O papel de Rouanet, além de dar um norte para a cultura brasileira em meio à barafunda em que ia se transformando o governo de Fernando Collor – e que culminaria com o impeachment do presidente em 1992 –, foi também emprestar prestígio a um governo que se desfazia a olhos vistos. “Rouanet fez uma reflexão crítica, na filosofia, da lei anterior, a chamada ‘Lei Sarney’, e em cima dos problemas que encontrou propôs algo muito mais sofisticado, muito mais estruturado, mas que nunca foi implementado por completo. É uma lei que tinha três bases, mas a que foi implementada mesmo foi apenas a de mecenato, que também é a mais criticada, porque o dinheiro que poderia vir para o governo administrar vai para empresas privadas”, explica Grossmann.

De fato, a face visível da “Lei Rouanet” – com o perdão do filósofo – acabou sendo essa da figura de um mecenas empresarial, tão atacada atualmente – a ponto de ser subvertida e desestruturada. A recente derrubada dos vetos presidenciais às leis Paulo Gustavo e Aldir Blanc talvez ajude a promover uma nova perspectiva no ambiente cultural. A Lei Rouanet deixava claro em sua constituição que ela teria três bases: um fundo nacional de cultura, que nunca foi instaurado, um fundo de investimento cultural e artístico e o mecenato. Do tripé inicial, vingou apenas o último “pé” – que o governo atual derrubou, “sabotando a cultura e destruindo intencionalmente as políticas culturais”, como afirma Martin Grossmann.

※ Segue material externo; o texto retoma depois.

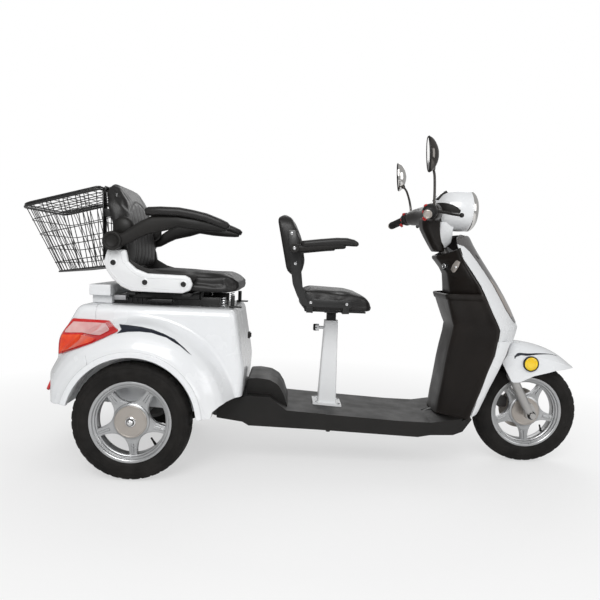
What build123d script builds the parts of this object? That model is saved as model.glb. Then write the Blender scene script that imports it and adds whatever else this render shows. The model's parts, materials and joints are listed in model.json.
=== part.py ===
from build123d import *
import math
import os

# A three-wheeled electric moped with a rider's seat, a child's seat and a wire basket.
# +X is forward, +Y is the rider's left, Z = 0 is the ground. Sizes are millimetres.

# Wheels
TYRE_R = 203
TYRE_HALF_W = 41
BEAD_R = 128
RIM_R = 139.5
AXLE_Z = TYRE_R
REAR_X = -615.5
FRONT_X = 855.5
REAR_Y = 326
SPOKES = 5
STAR_TURN = 130
SPOKE_FACE = 16
HUB_R = 60
PIN_R = 8
PIN_GAP = 0.1
DISC_Y = 42

# Steering: the head tube leans back, and its line meets STEER_X at STEER_Z
STEER_X = 481.5
STEER_Z = 867
RAKE = 26
FORK_Y = 72
STEM_R = 13.9
HEAD_R = 24

# Body
BODY_TOP = 583
BODY_WALL = 6
BODY_HALF_W = 240
BODY_EDGE_R = 28
ARCH_R = 220
WELL_Y = 268
LIP_Y = 370

# Footboard
DECK_HALF_W = 178

# Seats
SEAT_HALF_W = 205
ARM_Y = 250
CHILD_HALF_W = 175
CHILD_ARM_Y = 232
CHILD_ARM_X = -88

UP_STEM = Vector(-math.sin(math.radians(RAKE)), 0, math.cos(math.radians(RAKE)))


def on_stem(z, ahead=0, y=0):
    """The point at height z on the steering line, moved ahead at right angles to it."""
    along = (z - STEER_Z) / UP_STEM.Z
    forward = Vector(UP_STEM.Z, 0, -UP_STEM.X)
    return Vector(STEER_X, y, STEER_Z) + UP_STEM * along + forward * ahead


def outline(points, radius=0):
    """A closed flat outline, its corners rounded by one radius or by a list of them."""
    if radius:
        return make_face(FilletPolyline(*points, radius=radius, close=True))
    return make_face(Polyline(*points, close=True))


def slab(points, y0, y1, radius=0):
    """A side outline of (x, z) points, as thick as from y0 to y1."""
    return Pos(0, y1, 0) * extrude(Plane.XZ * outline(points, radius), y1 - y0)


def from_front(points, x0, x1, radius=0):
    """An outline of (y, z) points, as long as from x0 to x1."""
    return Pos(x0, 0, 0) * extrude(Plane.YZ * outline(points, radius), x1 - x0)


def from_above(points, z0, z1, radius=0):
    """An outline of (x, y) points, as high as from z0 to z1."""
    return Pos(0, 0, z0) * extrude(outline(points, radius), z1 - z0)


def rod(start, end, radius):
    start, end = Vector(start), Vector(end)
    frame = Plane(origin=start, z_dir=end - start)
    return frame * Cylinder(radius, (end - start).length, align=(Align.CENTER, Align.CENTER, Align.MIN))


def pipe(points, radius):
    """Straight rods from point to point, with a ball at each bend."""
    shape = rod(points[0], points[1], radius)
    for here, there in zip(points[1:], points[2:]):
        shape += Pos(*here) * Sphere(radius)
        shape += rod(here, there, radius)
    return shape


def turned(profile):
    """A closed (radius, y) profile turned about the Y axis."""
    return revolve(make_face(Polyline(*profile, close=True)), Axis.Y)


def both_sides(shape):
    return shape + mirror(shape, Plane.XZ)


def loft_up(sections):
    """A straight-sided form through (z, outline points) sections."""
    return loft([Pos(0, 0, z) * outline(points) for z, points in sections], ruled=True)


def box(x, y, z):
    """A box between two places along each axis."""
    size = (x[1] - x[0], y[1] - y[0], z[1] - z[0])
    return Pos(x[0], y[0], z[0]) * Box(*size, align=(Align.MIN, Align.MIN, Align.MIN))


# Wheels, built about the Y axis at the origin

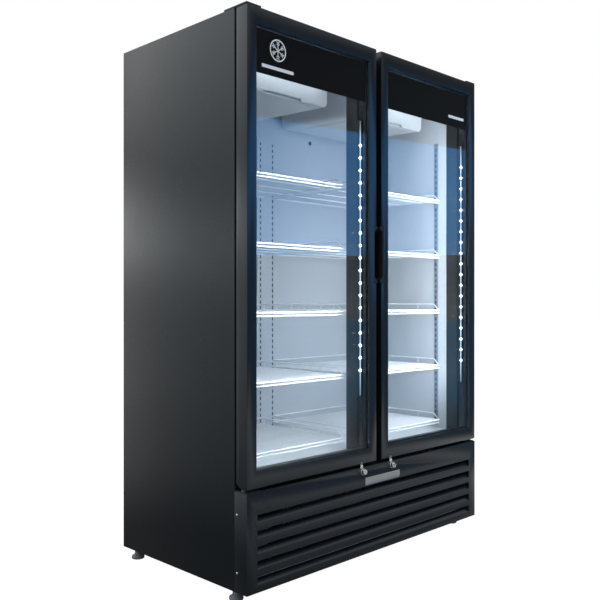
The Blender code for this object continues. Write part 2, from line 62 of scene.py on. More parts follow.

Mas se a Lei de Incentivo à Cultura que se efetivou não foi aquela pensada inicialmente, não é culpa de Sérgio Paulo Rouanet. Ele fez, no final das contas, o trabalho físico e intelectual mais difícil: dar corpo àquilo que estava descosturado, incentivar a estrutura basilar de qualquer país que quer ser visto como nação competente e com uma sociedade atuante e pensante. A cultura é isso, e pensemos em cultura lato sensu, aquela cujo centro “está em toda parte”, como certa vez disse o ex-reitor da USP Miguel Reale. A lei pensada por Rouanet cumpriu, bem ou mal, seu papel durante quase três décadas. Mas, ainda assim, se essa cultura vem sendo sabotada e vista como uma inimiga a ser, mais do que vencida, dizimada, a culpa não é da lei, de quem a criou e nem dos artistas.